FRUITLESS ENDEAVOR
Opening Prayer
Lord, may your Word penetrate my defenses, and bring life and strength to my inner being.
Read ISAIAH 5:1-7
The Song of the Vineyard
5 I will sing for the one I love
a song about his vineyard:
My loved one had a vineyard
on a fertile hillside.
2 He dug it up and cleared it of stones
and planted it with the choicest vines.
He built a watchtower in it
and cut out a winepress as well.
Then he looked for a crop of good grapes,
but it yielded only bad fruit.
3 “Now you dwellers in Jerusalem and people of Judah,
judge between me and my vineyard.
4 What more could have been done for my vineyard
than I have done for it?
When I looked for good grapes,
why did it yield only bad?
5 Now I will tell you
what I am going to do to my vineyard:
I will take away its hedge,
and it will be destroyed;
I will break down its wall,
and it will be trampled.
6 I will make it a wasteland,
neither pruned nor cultivated,
and briers and thorns will grow there.
I will command the clouds
not to rain on it.”
7 The vineyard of the Lord Almighty
is the nation of Israel,
and the people of Judah
are the vines he delighted in.
And he looked for justice, but saw bloodshed;
for righteousness, but heard cries of distress.
New International Version (NIV)Holy Bible, New International Version®, NIV® Copyright ©1973, 1978, 1984, 2011 by Biblica, Inc.® Used by permission. All rights reserved worldwide.
Meditate
Give thanks for ways in which God has blessed and nurtured you in your life. Name those who have been God’s means of discipling you.
Think Further
Isaiah the folk singer starts up a love song which quickly takes on a blues feel. He moves from Cliff Richard to Leonard Cohen and remains in that darker mood without the respite that we have come to expect in his passages of hope. He sings on behalf of a vineyard owner. The effort put into nurturing the vineyard or relationship is unstinting and carries expectations (notice the repeated ‘looked’ in verses 2, 4, and 7). The building of a watchtower and the construction of a winepress indicate that there is a crop needing to be protected and developed.
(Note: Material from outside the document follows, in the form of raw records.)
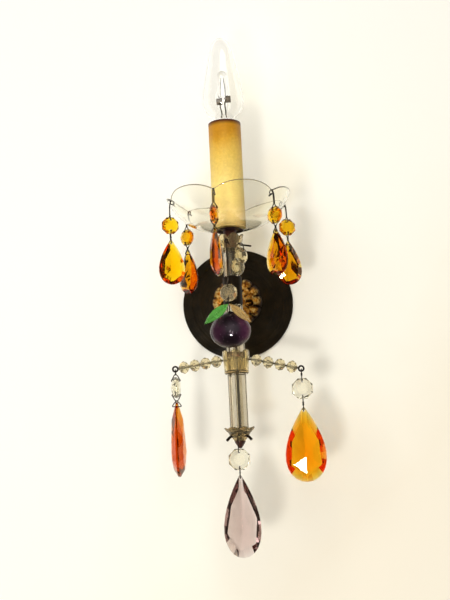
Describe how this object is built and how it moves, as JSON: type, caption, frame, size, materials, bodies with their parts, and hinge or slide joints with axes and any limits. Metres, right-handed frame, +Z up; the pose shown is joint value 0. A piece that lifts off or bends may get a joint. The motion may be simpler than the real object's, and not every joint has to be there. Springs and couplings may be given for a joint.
{
  "type": "crystal wall sconce",
  "caption": "Wall sconce with one candle lamp in a scalloped glass dish on a glass column, beaded branches, and octagon and pear crystals hanging on wires.",
  "frame": {"origin": "middle of the wall bracket's rear face, in line with the arm", "axes": "+X right, +Y into the wall, +Z up; the lamp stands off the wall towards -Y"},
  "size_m": [0.1294, 0.1496, 0.4417],
  "materials": {
    "zinc_steel": "satin zinc plate",
    "dark_bronze": "satin dark bronze lacquer",
    "gilt_casting": "aged gilt, satin",
    "aged_brass": "aged brass, satin",
    "nickel": "satin nickel plate",
    "dark_metal": "dark purple-black lacquer, gloss",
    "dish_glass": "clear pressed glass with a faint etched leaf pattern",
    "column_glass": "clear straw-coloured fluted glass, gloss",
    "crown_glass": "pale straw-coloured cut glass, gloss",
    "candle_card": "matte amber-tan card with a brown top edge",
    "bulb_glass": "clear blown glass, gloss",
    "bulb_metal": "bright nickel-plated cap",
    "capsule_glass": "clear capsule with metal supports",
    "moulded_black": "matte moulded phenolic",
    "shell_brass": "bright brass",
    "lead_cover": "matte insulated lead",
    "hook_wire": "dark blackened wire",
    "bead_glass": "creamy-yellow cut glass, gloss",
    "octagon_glass": "pale straw-coloured cut glass, gloss",
    "orange_glass": "orange cut glass, gloss",
    "yellow_glass": "bright yellow cut glass, gloss",
    "amber_glass": "amber cut glass, gloss",
    "amethyst_glass": "pale pink cut glass, gloss",
    "plum_glass": "deep plum glass, gloss",
    "green_glass": "mid-green glass, gloss",
    "olive_glass": "clear olive-beige glass, gloss"
  },
  "bodies": {
    "sconce": {"wall_bracket": "zinc_steel", "backplate": "dark_bronze", "centre_boss": "gilt_casting", "boss_screws": "gilt_casting", "arm_tube": "aged_brass", "stem_hub": "aged_brass", "stem_tube": "nickel", "stem_rod": "nickel", "stem_nuts": "aged_brass", "drip_pan": "dark_metal", "bobeche": "dish_glass", "socket_body": "moulded_black", "socket_shell": "shell_brass", "terminal_block": "moulded_black", "lead_wires": "lead_cover", "glass_crowns": "crown_glass", "glass_columns": "column_glass", "branch_wires": "aged_brass", "branch_beads": "bead_glass", "crown_pins": "hook_wire", "rim_hooks": "hook_wire", "branch_hooks": "hook_wire"},
    "candle": {"candle_sleeve": "candle_card"},
    "bulb": {"bulb_glass": "bulb_glass", "bulb_cap": "bulb_metal", "bulb_mount": "capsule_glass"},
    "rim_1_octagon": {"rim_1_bead": "octagon_glass"},
    "rim_1_pendant": {"rim_1_link": "hook_wire", "rim_1_drop": "orange_glass"},
    "rim_2_octagon": {"rim_2_bead": "yellow_glass"},
    "rim_2_pendant": {"rim_2_link": "hook_wire", "rim_2_drop": "yellow_glass"},
    "rim_3_octagon": {"rim_3_bead": "octagon_glass"},
    "rim_3_pendant": {"rim_3_link": "hook_wire", "rim_3_drop": "orange_glass"},
    "rim_4_octagon": {"rim_4_bead": "octagon_glass"},
    "rim_4_pendant": {"rim_4_link": "hook_wire", "rim_4_drop": "orange_glass"},
    "rim_5_octagon": {"rim_5_bead": "octagon_glass"},
    "rim_5_pendant": {"rim_5_link": "hook_wire", "rim_5_drop": "orange_glass"},
    "left_octagon": {"left_bead": "octagon_glass"},
    "left_pendant": {"left_link": "hook_wire", "left_drop": "orange_glass"},
    "right_octagon": {"right_bead": "octagon_glass"},
    "right_pendant": {"right_link": "hook_wire", "right_drop": "amber_glass"},
    "centre_octagon": {"centre_bead": "octagon_glass"},
    "centre_pendant": {"centre_link": "hook_wire", "centre_drop": "amethyst_glass"},
    "left_strand": {"left_strand_bead": "octagon_glass"},
    "right_strand_upper": {"right_strand_bead_upper": "octagon_glass"},
    "right_strand_lower": {"right_strand_bead_lower": "octagon_glass", "strand_link": "hook_wire"},
    "plum_chain": {"plum_wire": "hook_wire", "plum_bead": "octagon_glass"},
    "plum_cluster": {"plum_link": "hook_wire", "plum": "plum_glass", "green_leaf": "green_glass", "clear_leaf": "olive_glass"}
  },
  "joints": [
    {"name": "bulb_out", "type": "slide", "parent": "sconce", "child": "bulb", "axis": [0, 0, 1], "range_m": [0, 0.035]},
    {"name": "sleeve_lift", "type": "slide", "parent": "sconce", "child": "candle", "axis": [0, 0, 1], "range_m": [0, 0.004]},
    {"name": "rim_1_octagon_swing", "type": "hinge", "parent": "sconce", "child": "rim_1_octagon", "pos_m": [-0.03918, -0.05454, 0.0581], "axis": [0.6494, 0.7604, 0], "range_deg": [-12, 45]},
    {"name": "rim_1_drop_swing", "type": "hinge", "parent": "rim_1_octagon", "child": "rim_1_pendant", "pos_m": [-0.03918, -0.05454, 0.0489], "axis": [0.6494, 0.7604, 0], "range_deg": [-15, 45]},
    {"name": "rim_2_octagon_swing", "type": "hinge", "parent": "sconce", "child": "rim_2_octagon", "pos_m": [-0.04856, -0.1052, 0.0581], "axis": [-0.3338, 0.9426, 0], "range_deg": [-12, 45]},
    {"name": "rim_2_drop_swing", "type": "hinge", "parent": "rim_2_octagon", "child": "rim_2_pendant", "pos_m": [-0.04856, -0.1052, 0.0489], "axis": [-0.3338, 0.9426, 0], "range_deg": [-15, 45]},
    {"name": "rim_3_octagon_swing", "type": "hinge", "parent": "sconce", "child": "rim_3_octagon", "pos_m": [-0.00939, -0.13866, 0.0581], "axis": [-0.9833, 0.1822, 0], "range_deg": [-12, 45]},
    {"name": "rim_3_drop_swing", "type": "hinge", "parent": "rim_3_octagon", "child": "rim_3_pendant", "pos_m": [-0.00939, -0.13866, 0.0489], "axis": [-0.9833, 0.1822, 0], "range_deg": [-15, 45]},
    {"name": "rim_4_octagon_swing", "type": "hinge", "parent": "sconce", "child": "rim_4_octagon", "pos_m": [0.03918, -0.12146, 0.0581], "axis": [-0.6494, -0.7604, 0], "range_deg": [-12, 45]},
    {"name": "rim_4_drop_swing", "type": "hinge", "parent": "rim_4_octagon", "child": "rim_4_pendant", "pos_m": [0.03918, -0.12146, 0.0489], "axis": [-0.6494, -0.7604, 0], "range_deg": [-15, 45]},
    {"name": "rim_5_octagon_swing", "type": "hinge", "parent": "sconce", "child": "rim_5_octagon", "pos_m": [0.04856, -0.0708, 0.0581], "axis": [0.3338, -0.9426, 0], "range_deg": [-12, 45]},
    {"name": "rim_5_drop_swing", "type": "hinge", "parent": "rim_5_octagon", "child": "rim_5_pendant", "pos_m": [0.04856, -0.0708, 0.0489], "axis": [0.3338, -0.9426, 0], "range_deg": [-15, 45]},
    {"name": "left_octagon_swing", "type": "hinge", "parent": "sconce", "child": "left_octagon", "pos_m": [-0.051, -0.088, -0.0749], "axis": [-1, 0, 0], "range_deg": [-35, 50]},
    {"name": "left_drop_swing", "type": "hinge", "parent": "left_octagon", "child": "left_pendant", "pos_m": [-0.051, -0.088, -0.0861], "axis": [-1, 0, 0], "range_deg": [-35, 50]},
    {"name": "right_octagon_swing", "type": "hinge", "parent": "sconce", "child": "right_octagon", "pos_m": [0.0535, -0.088, -0.0811], "axis": [0, -1, 0], "range_deg": [-10, 40]},
    {"name": "right_drop_swing", "type": "hinge", "parent": "right_octagon", "child": "right_pendant", "pos_m": [0.0535, -0.088, -0.0923], "axis": [0, -1, 0], "range_deg": [-10, 35]},
    {"name": "centre_octagon_swing", "type": "hinge", "parent": "sconce", "child": "centre_octagon", "pos_m": [-0.0008, -0.09947, -0.1367], "axis": [0, -1, 0], "range_deg": [-10, 10]},
    {"name": "centre_drop_swing", "type": "hinge", "parent": "centre_octagon", "child": "centre_pendant", "pos_m": [-0.0008, -0.09947, -0.1479], "axis": [0, -1, 0], "range_deg": [-10, 10]},
    {"name": "left_strand_swing", "type": "hinge", "parent": "sconce", "child": "left_strand", "pos_m": [-0.01038, -0.0922, 0.0226], "axis": [-0.9272, -0.3746, 0], "range_deg": [-20, 20]},
    {"name": "right_strand_upper_swing", "type": "hinge", "parent": "sconce", "child": "right_strand_upper", "pos_m": [0.00883, -0.09489, 0.0312], "axis": [0.788, -0.6157, 0], "range_deg": [-5, 20]},
    {"name": "right_strand_lower_swing", "type": "hinge", "parent": "right_strand_upper", "child": "right_strand_lower", "pos_m": [0.00883, -0.09489, 0.022], "axis": [0.788, -0.6157, 0], "range_deg": [-5, 20]},
    {"name": "plum_chain_swing", "type": "hinge", "parent": "sconce", "child": "plum_chain", "pos_m": [-0.0025, -0.10583, 0.0375], "axis": [-0.1392, -0.9903, 0], "range_deg": [-15, 2]},
    {"name": "plum_swing", "type": "hinge", "parent": "plum_chain", "child": "plum_cluster", "pos_m": [-0.0025, -0.10583, -0.0106], "axis": [-0.1392, -0.9903, 0], "range_deg": [-12, 10]}
  ]
}
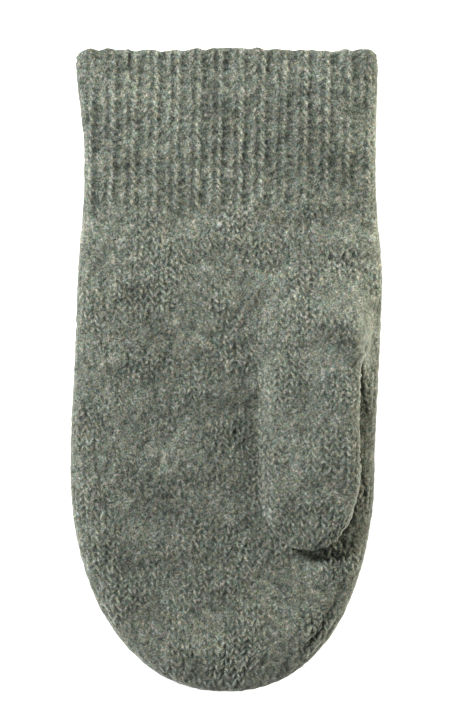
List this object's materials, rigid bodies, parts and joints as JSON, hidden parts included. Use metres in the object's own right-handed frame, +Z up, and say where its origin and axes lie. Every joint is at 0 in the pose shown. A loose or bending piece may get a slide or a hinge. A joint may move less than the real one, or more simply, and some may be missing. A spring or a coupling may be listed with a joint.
{
  "type": "knitted mitten",
  "caption": "Felted wool mitten for the left hand with a ribbed cuff, rounded fingertips and a thumb folded flat over the palm.",
  "frame": {"origin": "on the surface that the mitten lies on, under the middle of its box", "axes": "+Y from the fingertips to the cuff, +X across the hand towards the thumb side, +Z up out of the palm"},
  "size_m": [0.1261, 0.26, 0.024],
  "materials": {
    "ribbed_wool": "felted heather wool, ribbed knit",
    "plain_wool": "felted heather wool, plain knit",
    "edge_wool": "felted heather wool, edge stitches"
  },
  "bodies": {
    "hand": {"cast_on_edge": "ribbed_wool", "cuff_palm_side": "ribbed_wool", "cuff_back_side": "ribbed_wool", "palm": "plain_wool", "back_of_hand": "plain_wool", "little_finger_side_band": "edge_wool", "thumb_side_band": "edge_wool", "fingertip_closure": "edge_wool", "thumb_opening_edge": "edge_wool", "thumb_base": "plain_wool"},
    "thumb": {"thumb_front": "plain_wool", "thumb_underside": "plain_wool", "thumb_tip_closure": "edge_wool"}
  },
  "joints": [
    {"name": "thumb_lift", "type": "hinge", "parent": "hand", "child": "thumb", "pos_m": [0.0335, 0.009, 0.0183], "axis": [-1, 0, 0], "range_deg": [0, 80]}
  ]
}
Our minds turn to Jesus’ assertion, ‘I am the true vine.’1 He, too, expects fruit with increasing yields in response to the love he showers on us. Fruit is no optional extra but a necessary consequence of being in Jesus. Here there is nothing to show for all the sustained nurture. The relationship lacks any mutuality. The result? The vineyard is turned back into wasteland. Delight (v. 7) turns to disappointment and soon we shall see what this means for Jerusalem (vv. 26–30).
What was this expected fruit? Justice and righteousness (v. 7), interpreted later by Jesus as sacrificial love for others.2 This is about treatment of other people. Bloodshed and cries of distress are the marks of a fruitless people. This could involve actual murders but may equally refer to policies in the nation that effectively killed the vulnerable. Much of the teaching in the New Testament epistles is devoted to how we relate to one another. James, for example, warns against quarrels that are tantamount to murder.3 This is abhorrent to the Lord to the point where he tears things down, allowing a slide into disarray. It is an enormously chilling prospect – God withdrawing from his people.
Apply
Think of all the expressions of fruitfulness you see in your community of faith. Then consider where justice and righteousness may be absent.
Closing prayer
Lord Jesus, help me to walk closely with you so that my life will bear fruit—fruit that will last.